Nel film il curioso caso di Benjamin Button si racconta anche di una malattia che non a caso porta il nome della sindrome di Benjamin Button.
La storia alla base del film non è nata dal nulla. È tratta da un racconto di Francis Scott Fitzgerald, l’autore de “Il grande Gatsby“, pubblicato nel 1922. Tuttavia, Fitzgerald ha chiarito che il suo racconto non è basato su eventi reali, ma piuttosto su una riflessione di Mark Twain sul ciclo della vita, in cui le gioie arrivano all’inizio e le difficoltà alla fine.
A differenza della narrazione di Fitzgerald, fin dal XIX secolo è nota una malattia molto rara, chiamata sindrome di Hutchinson-Gilford o, più comunemente, Progeria.
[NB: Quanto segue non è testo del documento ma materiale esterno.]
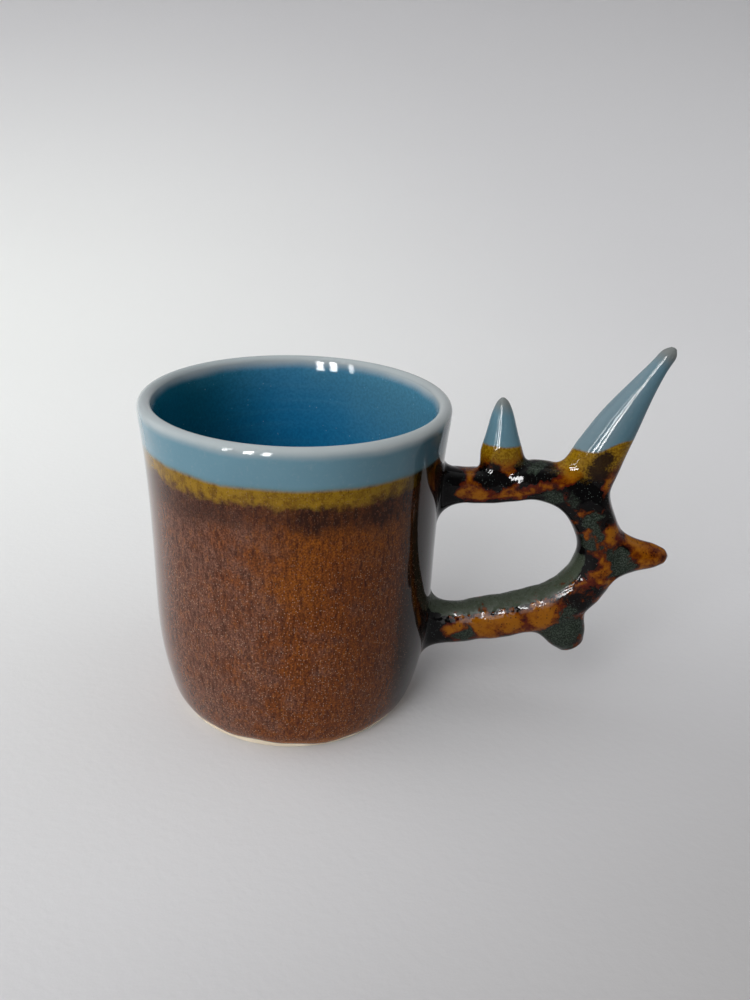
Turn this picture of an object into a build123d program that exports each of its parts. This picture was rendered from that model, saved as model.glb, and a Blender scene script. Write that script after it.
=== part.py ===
from build123d import *

from dataclasses import dataclass
import math
import os

# A thrown stoneware drinking mug with a thorned loop handle, in millimetres.
# +Z is up, the origin is the centre of the foot's underside, and the handle points along +X.
# The clay pieces are the thrown cup, the pulled handle bow, two root collars and four rolled thorns.
# The glazes are separate coats: a poured liner, a dipped rim with two thorn caps, and a wall coat.

# Cup, measured over its glaze
cup_height = 92.0
rim_radius = 42.5
lip_thickness = 3.8
floor_thickness = 5.4
glaze_coat = 0.45

# The rim was dipped upside down, so the rim band and the thorn caps end on one level below the rim
dip_band = 10.6
cap_coat = 0.35

# Foot, in bare clay
foot_radius = 34.6
foot_band = 1.8
foot_ring_width = 5.5
foot_recess = 1.4

# Handle bow: a loop of pulled clay, its line running from the upper root round to the lower root
upper_arm_drop = 23.4
lower_arm_height = 23.6
handle_reach = 46.6
arm_depth = 10.4
arm_breadth = 10.4

# Root collars: the clay fillet worked round each end of the bow
upper_collar_flare = 5.6
lower_collar_flare = 4.4
collar_lip = 0.4

# Thorns: length from the bow's line to the tip, and thickness at the neck, over the clay
short_thorn_length = 24.1
short_thorn_neck = 10.6
long_thorn_length = 47.0
long_thorn_neck = 14.0
side_thorn_length = 20.4
side_thorn_neck = 11.8
lower_thorn_length = 16.0
lower_thorn_neck = 13.4

# One overrun serves all cuts
overrun = 5.0

# Outer wall over the glaze, between the foot band and the lip: each point is a share of the rim
# radius and a share of the cup's height.
outer_wall_shares = [
    (0.887, 0.085),
    (0.932, 0.200),
    (0.953, 0.440),
    (0.965, 0.740),
    (0.992, 0.925),
]
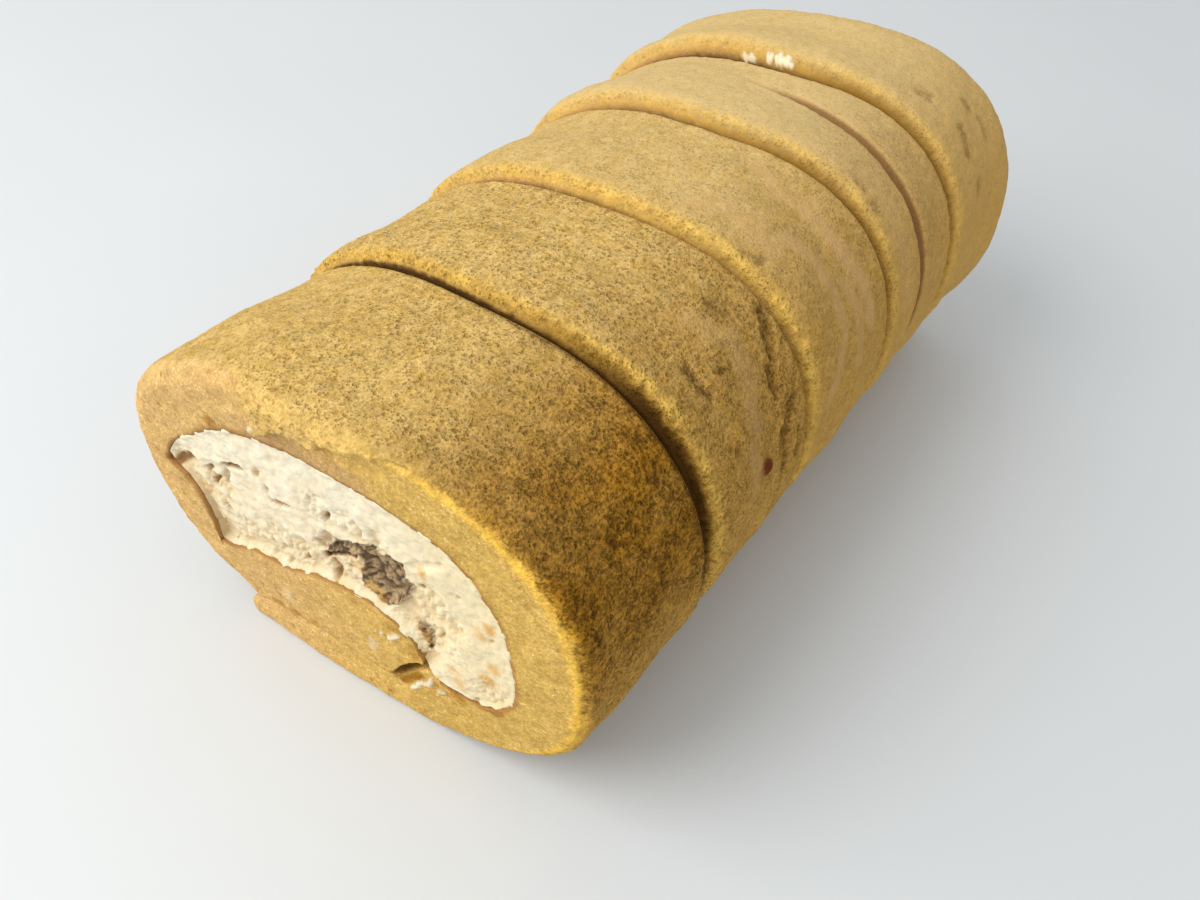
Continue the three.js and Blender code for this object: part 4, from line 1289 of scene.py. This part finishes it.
def sponge_material():
    m = Nodes(bpy.data.materials.new("sponge_crumb"))
    place = m.place()
    stirred = m.stirred(place, 0.9, 0.3)
    broad = m.between(m.noise(place, 9, 3), 0.36, 0.64)
    patches = m.between(m.noise(place, 2.6, 3, 0.6), 0.38, 0.64)
    grain = m.noise(place, 2.2, 3, 1)
    holes = m.spots(stirred, 0.95, 0.16, 0.38)
    holes = m.maths("MAXIMUM", holes, m.times(m.spots(stirred, 0.52, 0.16, 0.36), 0.7))
    holes = m.times(holes, m.between(m.noise(place, 3, 3, 0.6), 0.36, 0.58, 0.35, 1))
    pale, gold, porous = (m.mask(name) for name in ("pale", "gold", "porous"))
    brown_and_shade = m.times(m.mask("brown_and_shade"), m.turned(broad, 0.86, 1))

    skin = m.blend(pale, SKIN_PALE, SKIN_LIGHT)
    skin = m.blend(m.times(patches, m.turned(pale, 0.6, 0.15)), skin, SKIN_GOLD)
    # Tan and brown on the right side: partly the crust's own colour, partly painted shade of the side
    # turned from the light.
    skin = m.paint(skin, SKIN_TAN_AND_SHADE, "side", 0.7)
    skin = m.blend(brown_and_shade, skin, SKIN_BROWN_AND_SHADE)
    skin = m.paint(skin, FRESH_YELLOW, "fresh", m.turned(patches, 0.9, 0.5))

    cut = m.blend(gold, FACE_PEACH, FACE_GOLD)
    cut = m.blend(m.times(patches, m.turned(gold, 0.12, 0.24)), cut, FACE_SPECK)
    glints = m.times(m.spots(stirred, 0.75, 0.14, 0.34, 0.7), m.between(grain, 0.45, 0.6))
    cut = m.blend(glints, cut, FACE_GLINT)
    # Pinkish-brown strip under the overhanging lip: partly the face's own colour, partly painted shade of
    # the lip.
    cut = m.paint(cut, BLUSH_AND_SHADE, "blush_and_shade", 0.7)
    dots = m.spots(stirred, 4.2, 0.06, 0.16, 0.5)
    # Orange-brown dots and stains: the crumb's own specks, and painted shade below the crack and the
    # cream's lower edge.
    cut = m.blend(m.maths("MAXIMUM", dots, m.times(m.mask("stain_and_shade"), 0.95)), cut, STAIN_AND_SHADE_ORANGE)

    colour = m.blend(m.mask("face"), skin, cut)
    # Painted highlight on the lit ridge of the first face's right edge.
    colour = m.paint(colour, RIDGE_HIGHLIGHT_YELLOW, "lit_ridge", m.turned(patches, 0.9, 0.55))
    # Golden rims: partly the crumb's own colour, partly painted highlight of the lit front edges.
    colour = m.paint(colour, RIM_GOLD_HIGHLIGHT, "lit_rim", m.turned(patches, 0.8, 0.4))

    # Random tone over the crumb. It is stronger on the browner right side, where it partly stands in for
    # the shade of the crumb's relief.
    swing = m.times(m.between(grain, 0.37, 0.63, -1, 1), 0.75)
    swing = m.maths("ADD", swing, m.between(m.noise(place, 0.45, 1), 0.34, 0.66, -0.6, 0.6))
    swing = m.maths("ADD", swing, m.between(m.noise(place, 5, 2, 0.6), 0.35, 0.65, -0.25, 0.25))
    contrast = m.maths("MAXIMUM", m.times(porous, 0.2), m.times(brown_and_shade, 0.5))
    contrast = m.maths("MAXIMUM", contrast, m.turned(pale, 0.17, 0.06))
    colour = m.scaled(colour, m.maths("ADD", m.times(swing, contrast), 1.02))

    # Painted shade in the pores, darker on the side turned from the light.
    coarse = m.times(m.between(m.mask("pore"), 0.1, 0.6), 0.5)
    shaded_holes = m.maths("MAXIMUM", m.times(holes, m.times(porous, 0.62)), coarse)
    colour = m.blend(shaded_holes, colour, m.blend(brown_and_shade, PORE_SHADE_ON_TOP, PORE_SHADE_ON_SIDE))
    colour = m.paint(colour, FILM_PINK, "film", 0.6)
    colour = m.paint(colour, TEAR_DARK, "dark", m.between(grain, 0.35, 0.6, 0.9, 0.45))
    colour = m.paint(colour, SPOT_RED, "spot")
    # Painted shade in the band sunk round the fourth slice.
    colour = m.blend(m.between(m.mask("band"), 0.03, 0.5, 0, 0.9), colour, BAND_SHADE_BROWN)
    # Painted shade in the cuts.
    colour = m.paint(colour, GROOVE_SHADE_BROWN, "groove_shade", 0.85)
    # Brown line at the cream: the sheet's baked inner skin, widened on the left by painted shade.
    colour = m.paint(colour, CRUST_AND_SHADE_BROWN, "crust_and_shade", 0.8)
    # Painted shade deep in the cuts.
    colour = m.paint(colour, GAP_SHADE, "deep", 0.92)
    colour = m.paint(colour, CREAM_LIGHT, "touch")

    rise = m.times(grain, m.turned(pale, 1.4, 0.6))
    height = m.maths("SUBTRACT", rise, m.times(m.times(holes, porous), 0.8))
    m.set(m.shader, {
        "Base Color": colour,
        "Normal": m.bump(height, 0.3),
        "Roughness": 0.85,
        "Specular IOR Level": 0.06,
        "Subsurface Weight": 0.1,
        "Subsurface Scale": 0.001,
        "Subsurface Radius": (1.2, 0.6, 0.2),
    })
    return m.owner


SUNK_SHADE_BEIGE = (0.66, 0.47, 0.25)
FLECK_ORANGE = (0.74, 0.41, 0.10)
SLIT_SHADE_TAN = (0.36, 0.19, 0.055)
SLIT_SHADE_DARK = (0.03, 0.012, 0.004)
CRUMB_LIT_TAN = (0.47, 0.315, 0.155)
CRUMB_SHADED_BROWN = (0.10, 0.054, 0.018)
RUST_LIT = (0.60, 0.37, 0.12)
RUST_SHADED = (0.20, 0.085, 0.015)


def cream_material():
    m = Nodes(bpy.data.materials.new("cream_filling"))
    place = m.place()
    patches = m.between(m.noise(place, 3, 3, 0.6), 0.4, 0.66)
    grain = m.noise(place, 0.7, 3, 0.7)
    crumb, slit_shade = m.mask("crumb"), m.mask("slit_shade")
    colour = m.blend(m.times(m.mask("yellow"), 0.6), CREAM_LIGHT, CREAM_YELLOW)
    colour = m.blend(m.times(patches, 0.32), colour, CREAM_WARM)
    # Painted shade: the cream turns warmer and darker where it lies deeper.
    colour = m.blend(m.between(m.mask("valley_shade"), 0.55, 1.5, 0, 0.75), colour, CREAM_WARM)
    # Beige painted shade over the sunken left end of the cream, by the sponge wall.
    colour = m.paint(colour, SUNK_SHADE_BEIGE, "sunk", 0.6)
    colour = m.paint(colour, FLECK_ORANGE, "fleck")
    # The torn crumb in the hollows, orange in places: painted light on the tops of its lumps and painted
    # shade between them, broken up by its own grain.
    light = m.times(m.between(m.mask("lump"), 0.1, 0.65), m.between(grain, 0.35, 0.6, 0.5, 1))
    torn = m.paint(m.blend(light, CRUMB_SHADED_BROWN, CRUMB_LIT_TAN), m.blend(light, RUST_SHADED, RUST_LIT), "rust")
    colour = m.blend(crumb, colour, torn)
    # Tan and dark painted shade in the slits and pits, and along the sponge wall.
    tan = m.times(m.between(slit_shade, 0.05, 0.6), m.turned(crumb, 1, 0))
    colour = m.blend(tan, colour, SLIT_SHADE_TAN)
    colour = m.blend(m.between(slit_shade, 0.5, 0.95), colour, SLIT_SHADE_DARK)
    m.set(m.shader, {
        "Base Color": colour,
        "Normal": m.bump(grain, 0.12),
        "Roughness": 0.5,
        "Specular IOR Level": 0.3,
        "Subsurface Weight": 0.2,
        "Subsurface Scale": 0.001,
        "Subsurface Radius": (1.6, 1.1, 0.6),
    })
    return m.owner


# ---- The roll -----------------------------------------------------------------------------------

sponge = sponge_material()
cream = cream_material()

for index in range(len(SLICES)):
    crumb = sponge_piece(index, sponge)
    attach(crumb, "root")
    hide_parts(f"sponge_{index + 1}")

for index, steps, face_sign in [(0, CREAM_STEPS, -1), (LAST, BACK_STEPS, 1)]:
    torn = cream_piece(index, cream, steps, face_sign)
    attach(torn, "root")
    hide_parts(f"cream_{index + 1}")

for index in range(1, LAST):
    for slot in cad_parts[f"cream_{index + 1}"].material_slots:
        slot.material = cream


# ---- Floor, light and camera --------------------------------------------------------------------

FLOOR_HALF = 2.0
FLOOR_DROP = 0.0002
FLOOR_TONES = (0.64, 0.66, 0.67), (0.67, 0.69, 0.70)
# A large soft window at the front left, and a white room that is brighter on its side.
WINDOW = {"place": (-0.26, -0.34, 0.48), "aim": (0, 0, 0.02), "size": 0.5, "watts": 2.6}
WINDOW_COLOUR = (1, 0.99, 0.97)
ROOM_COLOUR = (0.97, 0.99, 1)
ROOM_LIGHT = 0.62
ROOM_SWING = 0.34
ROOM_BRIGHT_SIDE = (-0.4, -0.6, 0.7)


def make_floor():
    m = Nodes(bpy.data.materials.new("pale_floor"))
    colour = m.blend(m.noise(m.place(), 60, 2), *FLOOR_TONES)
    m.set(m.shader, {"Base Color": colour, "Roughness": 0.5})
    mesh = bpy.data.meshes.new("floor")
    turns = [(-1, -1), (1, -1), (1, 1), (-1, 1)]
    corners = [(FLOOR_HALF * x, FLOOR_HALF * y, -FLOOR_DROP) for x, y in turns]
    mesh.from_pydata(corners, [], [(0, 1, 2, 3)])
    mesh.materials.append(m.owner)
    floor = bpy.data.objects.new("floor", mesh)
    bpy.context.scene.collection.objects.link(floor)


def soft_light(name, place, aim, size, watts, colour):
    light = bpy.data.lights.new(name, "AREA")
    light.shape = "DISK"
    light.size = size
    light.energy = watts
    light.color = colour
    lamp = bpy.data.objects.new(name, light)
    lamp.location = place
    lamp.rotation_euler = (Vector(aim) - Vector(place)).to_track_quat("-Z", "Y").to_euler()
    bpy.context.scene.collection.objects.link(lamp)


def set_world():
    m = Nodes(bpy.data.worlds.new("studio"), "Background")
    around = m.add("ShaderNodeTexCoord", {}, "Generated")
    bright = {0: around, 1: Vector(ROOM_BRIGHT_SIDE).normalized()}
    lean = m.add("ShaderNodeVectorMath", bright, "Value", operation="DOT_PRODUCT")
    level = m.add("ShaderNodeMath", {0: lean, 1: ROOM_SWING, 2: ROOM_LIGHT}, operation="MULTIPLY_ADD")
    m.set(m.shader, {"Color": (*ROOM_COLOUR, 1), "Strength": level})
    bpy.context.scene.world = m.owner


# The camera: where it stands from the middle of the first face, in mm, and how it is turned.
CAMERA_PLACE = (77.908, -47.472, 154.614)
AZIMUTH = 34.779
ELEVATION = 48.683
ROLL = 2.387
LENS = 30.304
SENSOR = 36


def make_camera():
    camera = bpy.data.cameras.new("camera")
    camera.sensor_width = SENSOR
    camera.lens = LENS
    camera.clip_start = 0.005
    holder = bpy.data.objects.new("camera", camera)
    turns = [(AZIMUTH, "Z"), (90 - ELEVATION, "X"), (ROLL, "Z")]
    holder.matrix_world = Matrix.Translation(Vector(in_frame(np.array(CAMERA_PLACE))))
    for degrees, axis in turns:
        holder.matrix_world = holder.matrix_world @ Matrix.Rotation(math.radians(degrees), 4, axis)
    bpy.context.scene.collection.objects.link(holder)
    bpy.context.scene.camera = holder


make_floor()
soft_light("window", **WINDOW, colour=WINDOW_COLOUR)
set_world()
make_camera()
bpy.context.scene.view_settings.view_transform = "Standard"

bpy.context.view_layer.update()
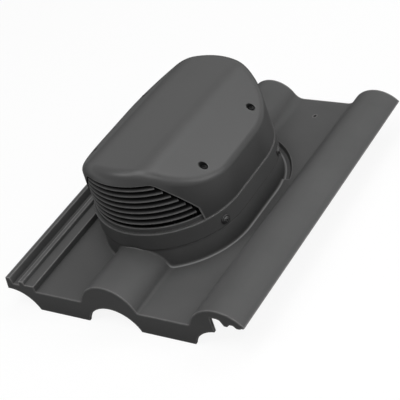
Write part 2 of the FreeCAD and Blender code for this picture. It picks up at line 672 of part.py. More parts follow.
def collar_ring(doc):
    """Band that sits on the collar's shoulder, closed above by a plate with a wide opening
    and four posts that carry the hood."""
    make = Part_maker(doc, "collar_ring")
    band = make.sketch("BandPlan", offset="Sizes.plinth_height")
    make.stadium(band, RING_RADIUS)
    make.pad("Band", band, "Sizes.ring_height")
    hollow = make.sketch("HollowPlan", offset=f"{RING_TOP} - Sizes.plate_thickness")
    make.stadium(hollow, "Sizes.collar_radius - Sizes.shell_wall + Sizes.ring_clearance")
    make.pocket("Hollow", hollow, f"Sizes.ring_height + {OVERRUN}")
    opening = make.sketch("OpeningPlan", offset=RING_TOP)
    make.stadium(opening, "Sizes.plate_opening_radius")
    last = make.pocket("Opening", opening, f"Sizes.plate_thickness + {OVERRUN}")
    make.fillet("Rim", last, make.rim_edges(RING_TOP, RING_RADIUS), "Sizes.ring_edge")
    posts = make.sketch("PostPlan", offset=f"{RING_TOP} - Sizes.plate_thickness / 2")
    bores = make.sketch("BorePlan", offset=f"{RING_TOP} + Sizes.post_height")
    for _, x, y in hood_screw_spots():
        make.circle(posts, x, y, "Sizes.post_radius")
        make.circle(bores, x, y, "Sizes.screw_radius + Sizes.screw_thread_clearance")
    make.pad("Posts", posts, "Sizes.post_height + Sizes.plate_thickness / 2")
    make.pocket("PostHoles", bores, "Sizes.screw_length")
    for name, start, sense, end in RING_SCREWS:
        hole = make.body.newObject("PartDesign::SubtractiveCylinder", f"ScrewHole_{name}")
        hole.setExpression("Radius", "Sizes.screw_radius + Sizes.screw_hole_clearance")
        hole.setExpression("Height", "2 * Sizes.ring_screw_length")
        turn = make.value(ring_screw_turn(start, sense))
        along = Rotation(Vector(0, 0, 1), turn) * Rotation(Vector(0, 1, 0), 90)
        reach = make.value(f"{RING_RADIUS} - Sizes.ring_screw_length")
        out = Rotation(Vector(0, 0, 1), turn).multVec(Vector(reach, 0, 0))
        hole.Placement = Placement(out + Vector(0, end * make.value(HALF_STRAIGHT),
                                                make.value("Sizes.ring_screw_height")), along)
    return make.body


def hood_screw_spots():
    """Name, place across and place along of the four hood screws."""
    return tuple((f"{end_name}_{side_name}", f"{side} * Sizes.post_spread_across / 2",
                  f"{end} * Sizes.post_spread_along / 2")
                 for side_name, side in (("right", 1), ("left", -1))
                 for end_name, end in (("front", -1), ("back", 1)))


def ring_screw_turn(start, sense):
    """Angle of a ring screw from +X, as an expression of the sheet."""
    return f"({start} + {sense} * Sizes.ring_screw_angle)"


def hood_form(make, inset):
    """Plain solid of the hood, or of the space inside it when inset is the wall: an upright
    wall with a slight draft, cut off by a roof that falls towards the sides and the back."""
    fall = ("(Sizes.hood_front_height - Sizes.crown_rise - Sizes.hood_eaves_height)"
            f" / ({EAVES_RADIUS} - Sizes.crown_width / 2)")
    eaves = f"(Sizes.hood_eaves_height - {inset} * sqrt(1 + ({fall})^2))"
    plan = make.sketch("WallPlan")
    make.stadium(plan, f"{HOOD_FOOT_RADIUS} - {inset}")
    make.pad("Wall", plan, f"Sizes.hood_front_height + {OVERRUN}", TaperAngle="-Sizes.hood_draft")
    reach = f"({HALF_STRAIGHT} + {EAVES_RADIUS})"
    sections = []
    for name, end, crown in (("FrontRoof", 1, "Sizes.hood_front_height"),
                             ("BackRoof", -1, "Sizes.hood_back_height")):
        sketch = make.sketch(name, role="XZ_Plane", offset=f"{end} * {reach}")
        roof_outline(make, sketch, eaves, f"({crown} - {inset})")
        sections.append(sketch)
    roof = make.body.newObject("PartDesign::SubtractiveLoft", "RoofCut")
    roof.Profile = sections[0]
    roof.Sections = sections[1:]
    roof.Ruled = True
    knee = make.value("Sizes.crown_width / 2")
    straight = make.value("Sizes.collar_straight")

    def crease(edge):
        middle = edge.valueAt((edge.FirstParameter + edge.LastParameter) / 2)
        return edge.BoundBox.YLength > straight and abs(abs(middle.x) - knee) < 0.5

    def rim(edge):
        box = edge.BoundBox
        inward = box.YLength > 2 * straight and abs(box.Center.x) < 1.5 * knee
        return box.ZMin > make.value(eaves) / 2 and not inward

    blend = make.fillet("CrownBlend", roof, crease, f"Sizes.crown_blend - {inset}")
    return make.fillet("TopEdge", blend, rim, f"Sizes.hood_edge - {inset}")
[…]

Questa malattia presenta alcuni sintomi che ricordano vagamente quelli del personaggio di Benjamin Button.
La sindrome prende il nome dai due scienziati che per primi hanno descritto la malattia: Jonathan Hutchinson, che l’ha identificata per la prima volta nel 1886, e Hastings Gilford, che ha ulteriormente approfondito il suo studio nel 1904.
La Progeria è una laminopatia, una malattia causata da alterazioni della lamina A o delle proteine ad essa collegate. Questa alterazione porta a un invecchiamento precoce delle cellule. I sintomi compaiono già entro i primi due anni di vita e includono problemi di crescita come bassa statura e comparsa tardiva dei denti, anomalie cranio-facciali come una testa insolitamente grande (macrocefalia), e altri segni tipici dell’invecchiamento come pelle rugosa, calvizie e problemi alle articolazioni.
Il nome “Progeria” deriva dal greco e significa “che invecchia prematuramente”. E, contrariamente al caso di Benjamin Button, chi soffre di Progeria non ringiovanisce. Molto spesso, i pazienti muoiono in adolescenza, con un’età media di 12 anni, a causa di complicanze legate all’invecchiamento, come malattie cardiovascolari e osteoporosi.
Nel 2003, gli scienziati hanno identificato il gene responsabile della Progeria. Tuttavia, nonostante i progressi nella comprensione della malattia, non è stata ancora trovata una cura. Fortunatamente, esistono gruppi di supporto che aiutano chi è affetto dalla sindrome e le loro famiglie a affrontare le sfide quotidiane legate a questa condizione.